Before you can use a Craft skill, you must purchase a set of basic tools. The cost of these tools varies according to the complexity of the item you want to build (see the table below). The tools to make an item of a certain complexity can also be used to make any item of lower complexity. To upgrade your basic tools and thus be able to make items of higher complexity, you only need to spend the difference in cost between the tools you have and the tools you are acquiring. For example, if you spend 150 credits on basic tools to make items of high complexity, you can also make items of medium or low complexity using those same tools. If you later decide you want to make items of extreme complexity, you must spend another 850 credits (1,000 minus 150) to acquire the necessary tools.

Having the ideal tools for the job creates a condition of favorable circumstances, giving you a +2 circumstance bonus on all your Craft checks. The cost to acquire ideal tools for items of a certain complexity is 10 times the cost of the basic tools. For example, the cost of ideal tools to make items of high complexity is 1,500 credits.

Items Complexity Cost of Basic Tools DC Examples
Low 5 5 Common tools/utensils, simple and primitive weapons, light armor, common clothing, glow rod, non-powered vehicles
Medium 50 10 Advanced tools/utensils, Vibro weapons, medium armor, all-temperature cloak, breath mask, comlink, datapad, macrobinocluars, medpacs, speeder bikes, 5th degree droids
High 150 15 Blaster pistols and rifles, heavy armor, code cylinders, sensor pack, encrypted comlinks and datapads, 3rd and 4th degree droids, speeders, starfighter-class starships
Extreme 1,000 20 Most exotic weapons, powered armor, security kits, walkers, 2nd degree droids, space transport-class starships
Astronomical 3,000 30+ Unusual exotic weapons (includes lightsabers for tool cost), data holocrons, 1st degree droids, hazardous-environment vehicles, capital ship-class starships, space stations

Check: The basic function of the Craft skill is to allow you to make an item of the appropriate type. The price of the item and your check results determining how long it takes to make the item. The item’s price also determines the cost of raw materials (the parts and components necessary to build the item).

To determine how much time and money it takes to make an item:

1. Find the item’s price, or have the GM set the price for an item not listed.
2. Pay 1/3 the item’s price in raw materials.
3. Make a skill check that represents one day’s work.
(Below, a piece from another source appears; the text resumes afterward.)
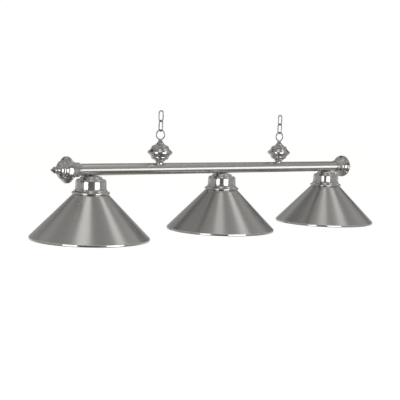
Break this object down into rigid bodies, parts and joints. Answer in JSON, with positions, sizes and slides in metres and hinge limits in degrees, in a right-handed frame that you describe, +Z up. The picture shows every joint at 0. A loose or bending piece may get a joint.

Multiply the check result by your skill modifier (you skill ranks + your Intelligence modifier + miscellaneous modifiers). If that number equals or exceeds the item’s price, then you have completed the item.

If your check result x your skill modifier is less than the item’s price, then that number represents progress you’ve made this day towards completing the item. Subtract the amount of progress from the item’s price and record the new reduced value. At the end of the next day of work, make another check. Each day, you make more progress until the day when your check result x your skill modifier equals or exceeds the item’s remaining value. At that point you have completed the item.

You can hand an unfinished item over to someone else to complete, or, if the item is sufficiently large, multiple craftsmen can work on the item simultaneously. In either case, use the total results of all the Craft checks applied to the item to determine when the item is finished.

Upon the item’s completion, make another Craft check to determine whether the item actually functions as intended. If you fail the check, subtract 10% of item’s full price from the Craft results that have been applied. If the resulting number is still high enough for the item to be finished, then the item functions normally. If not, the item merely looks finished, but is not. The craftsman can elect either to spend more time to finish the project (by making more day-by-day Craft checks) or to pass the item off as fully functional. The user of an unfinished or defective item take a -2 penalty on skill checks, attack rolls, or saving throws made when the performance of the item is tested – when a weapon is wielded in combat, when a vehicle is piloted or driven, when armor is subjected to an attack, and so forth.

If you fail this final check by 5 or more, you ruin half the raw materials and have to pay half the original raw-material cost again.

The DC for this check is based on the complexity of the item, as given on tool table above.

Retry: For the final check in constructing an item, yes, but each time you miss by 5 or more, you ruin half the raw materials and have to pay half the original raw material cost again. You may not retry a roll on the daily progress check.

Special: You can take 10 on a Craft skill check, but you can’t take 20.

Time: Craft checks are made by the day, as described above.